## To do
Your task is to quote the records from their first line through the line containing "import numpy as np", with nothing added or left out.

(Stored items from a collection)

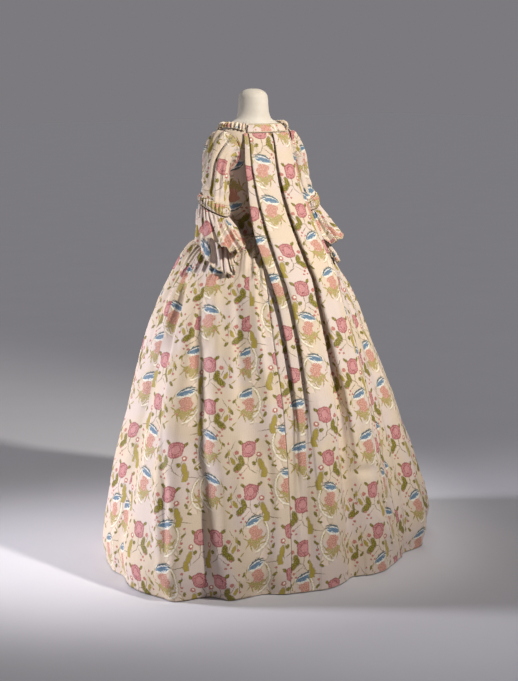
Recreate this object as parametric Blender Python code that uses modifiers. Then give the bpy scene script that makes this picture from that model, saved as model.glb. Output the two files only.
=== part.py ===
"""A robe a la francaise on a limbless dress form.

The sack back hangs from the neckband in two box pleats and opens into a short
train; the side skirts are pleated to the waist over wide hips; elbow sleeves end
in two flounces. Metres, +Z up, the wearer faces -Y, and the origin is the centre
of the stand's underside.
"""
import math
from collections import namedtuple

import bmesh
import bpy
import numpy as np

# ---------------------------------------------------------------- sizes, metres
# The wearer faces -Y, the wearer's left is +X, the train runs to +Y.
WALL = 0.0012          # silk with its backing
GAP = 0.0003           # clearance at a seam
SEAM = 0.0010          # spacing of two walls' edges that slant to each other
WAIST_Z = 1.047        # top edge of the skirts
BODICE_FOOT_Z = 1.0487
NAPE_Z = 1.371         # top edge of the sack, under the neckband
HEM_Z = 0.003
SWING = 0.07           # turn of the train towards the wearer's left
FORM_INSET = 0.0042    # form surface inside the bodice surface

# Bodice surface: ellipses, one row a level.
Level = namedtuple("Level", "z half front back")
TORSO = [
    Level(0.880, 0.146, 0.102, 0.108),
    Level(0.960, 0.134, 0.097, 0.098),
    Level(1.047, 0.113, 0.089, 0.083),
    Level(1.120, 0.118, 0.101, 0.088),
    Level(1.200, 0.125, 0.114, 0.095),
    Level(1.260, 0.129, 0.111, 0.098),
    Level(1.310, 0.134, 0.099, 0.096),
    Level(1.345, 0.138, 0.082, 0.091),
    Level(1.362, 0.136, 0.070, 0.086),
    Level(1.376, 0.130, 0.060, 0.080),
    Level(1.388, 0.117, 0.053, 0.073),
    Level(1.398, 0.098, 0.050, 0.067),
    Level(1.406, 0.078, 0.049, 0.061),
    Level(1.416, 0.063, 0.048, 0.057),
    Level(1.440, 0.055, 0.048, 0.054),
    Level(1.478, 0.052, 0.047, 0.051),
    Level(1.494, 0.0475, 0.043, 0.0465),
    Level(1.503, 0.0385, 0.034, 0.0375),
    Level(1.508, 0.0240, 0.021, 0.0235),
]

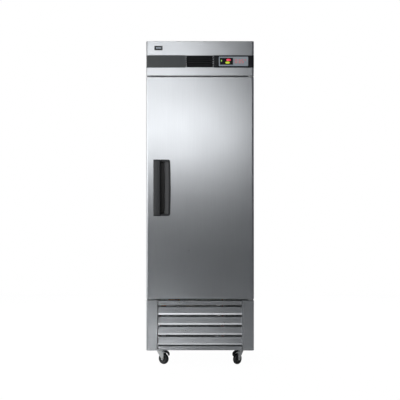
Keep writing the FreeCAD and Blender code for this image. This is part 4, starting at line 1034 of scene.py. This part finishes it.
# %% Forks and pedals
OFFSET, LEG_IN, LEG_THICK, CROWN_Z = 27.0, 14.5, 2.5, 96.0


def upright_frame(corner):
    """The fork's own directions as columns: forward to the wheel, up, and across along the axle."""
    centre, axis = joint_axis("roll_" + corner)
    pivot = joint_axis("swivel_" + corner)[0]
    forward = (centre - pivot) * [1, 1, 0]
    forward = forward / np.linalg.norm(forward)
    across_axle = np.cross(forward, [0, 0, 1])
    return pivot * [1, 1, 0], np.stack([forward, np.array([0, 0, 1.0]), across_axle], 1)


def placed(rings, corner):
    """Rings in a fork's own directions, moved to its place under the cabinet."""
    origin, turn_to = upright_frame(corner)
    return rings @ turn_to.T + origin


leg = outline([(-19, CROWN_Z - 4, 3.0), (-17, CROWN_Z - 12, 8.0), (OFFSET - 9.5, WHEEL_R + 2, 10.0),
               (OFFSET - 7, WHEEL_R - 9.2, 7.0), (OFFSET + 7, WHEEL_R - 9.2, 7.0),
               (OFFSET + 9.5, WHEEL_R + 2, 10.0), (37, CROWN_Z - 10, 4.0), (33, CROWN_Z - 4, 4.0)])
crown_plate = outline(block(-19, 32, -LEG_IN - LEG_THICK, LEG_IN + LEG_THICK, 5.0))
outer = LEG_IN + LEG_THICK
bolt = [(0, outer + 5), (5.4, outer + 5), (6.3, outer + 4.2), (6.5, outer), (6.5, outer - 1),
        (AXLE_R, outer - 1)]
bolt_section = bolt + [(r, -w) for r, w in bolt[::-1]]
race_section = [(0, CROWN_Z - 8), (19, CROWN_Z - 8), (20, CROWN_Z - 4), (25.5, CROWN_Z - 1),
                (26.8, CROWN_Z - 0.4), (26, CROWN_Z), (0, CROWN_Z)]
for corner in CORNERS:
    fork = Surface()
    for side in (-1, 1):
        near = side * (LEG_IN + LEG_THICK / 2) - LEG_THICK / 2
        leg_rings = stack(leg, soft(near, near + LEG_THICK, 0.6, 0.6, steps=3))
        fork.grid(placed(leg_rings, corner), caps=(True, True))
    bridge = stack(crown_plate, soft(CROWN_Z - 7.5, CROWN_Z - 4, 2.4))[..., [0, 2, 1]]
    fork.grid(placed(bridge, corner), caps=(True, True))
    pivot = upright_frame(corner)[0]
    fork.grid(turned(race_section, pivot, (0, 0, 1), 48))
    centre, axis = joint_axis("roll_" + corner)
    fork.grid(turned(bolt_section, centre, axis, 24))
    make("fork_" + corner, fork, "caster_" + corner, zinc, ["caster_fork_" + corner])

# %% [markdown]
# A brake pedal is a bent tongue of black plastic. It is swept along a curve that leaves its pin, passes
# over the tyre and points down: at each place on the curve its section is a flat oval, which narrows
# towards the tip.

# %% Brake pedals
PEDAL_AT, PEDAL_UP, PEDAL_HALF, PEDAL_THICK = 30.0, CROWN_Z - 9.0, 13.2, 8.8


def tongue(route, half_width, half_thick, around=20):
    """Flat ovals set square to a route (forward, up), each as wide and thick as its place says."""
    along = np.gradient(route, axis=0)
    along /= np.linalg.norm(along, axis=1)[:, None]
    normal = np.stack([-along[:, 1], along[:, 0]], 1)
    angle = np.linspace(0, 2 * math.pi, around, endpoint=False)
    side = np.sign(np.cos(angle)) * np.abs(np.cos(angle)) ** 0.6
    lift = np.sign(np.sin(angle)) * np.abs(np.sin(angle)) ** 0.8
    flat = route[:, None] + normal[:, None] * (half_thick[:, None] * lift)[..., None]
    return np.stack([flat[..., 0], flat[..., 1], half_width[:, None] * side], -1)


t = np.linspace(0, 1, 28)
bend = np.stack([PEDAL_AT - 4 + 44.5 * np.sin(0.5 * math.pi * t ** 0.9), PEDAL_UP + 1.5 - 31.0 * t ** 2.1], 1)
taper = np.minimum(1, np.sqrt(np.clip(t, 0.001, 1) / 0.06)) * np.sqrt(np.clip(1 - t ** 3.5, 0.0, 1))
for corner in CORNERS[:2]:
    body = "brake_" + corner
    ovals = tongue(bend, PEDAL_HALF * taper + 0.2, (PEDAL_THICK / 2 - 2.2 * t) * taper + 0.1)
    lever = Surface().grid(placed(ovals, corner), caps=(True, True))
    origin, turn_to = upright_frame(corner)
    pin_at = np.array([PEDAL_AT, PEDAL_UP, 0]) @ turn_to.T + origin
    reach = WHEEL_HALF + 7
    lever.grid(turned([(0, -reach), (2.45, -reach), (2.45, reach), (0, reach)], pin_at, turn_to[:, 2], 16))
    make("pedal_" + corner, lever, body, black_plastic, ["caster_brake_" + corner])

# %% [markdown]
# ## The fans
#
# A moulded blade is steep at the hub, and wider, swept forward and flatter at its tip. Over its span s and
# chord c, its pitch falls from 38 to 22 degrees, its chord grows, and it leans forward as s squared. Each
# blade is a thin closed shell, thickest in the middle of its chord.


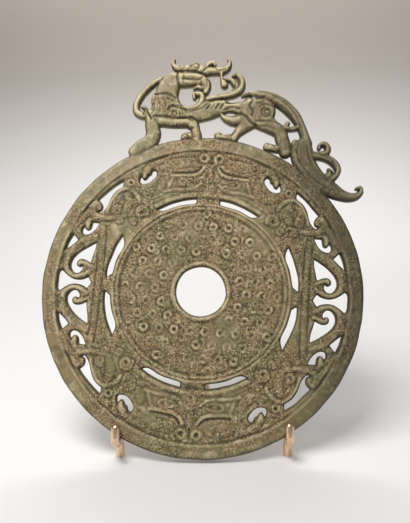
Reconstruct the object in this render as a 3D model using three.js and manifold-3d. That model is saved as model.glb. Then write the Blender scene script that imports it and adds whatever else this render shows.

## Full answer
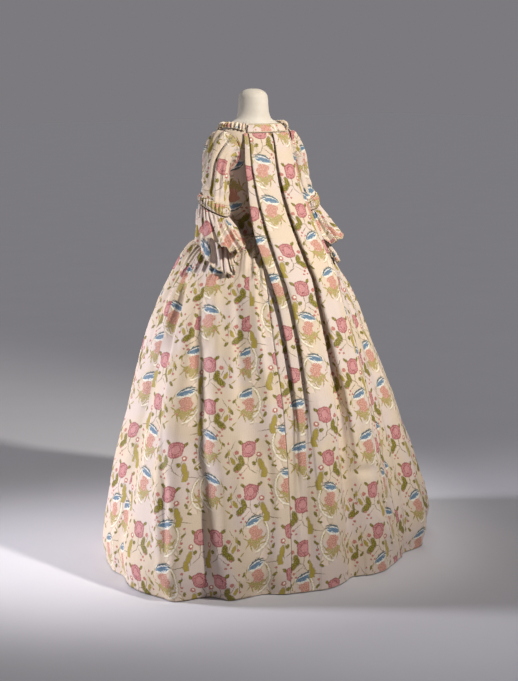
Recreate this object as parametric Blender Python code that uses modifiers. Then give the bpy scene script that makes this picture from that model, saved as model.glb. Output the two files only.
=== part.py ===
"""A robe a la francaise on a limbless dress form.

The sack back hangs from the neckband in two box pleats and opens into a short
train; the side skirts are pleated to the waist over wide hips; elbow sleeves end
in two flounces. Metres, +Z up, the wearer faces -Y, and the origin is the centre
of the stand's underside.
"""
import math
from collections import namedtuple

import bmesh
import bpy
import numpy as np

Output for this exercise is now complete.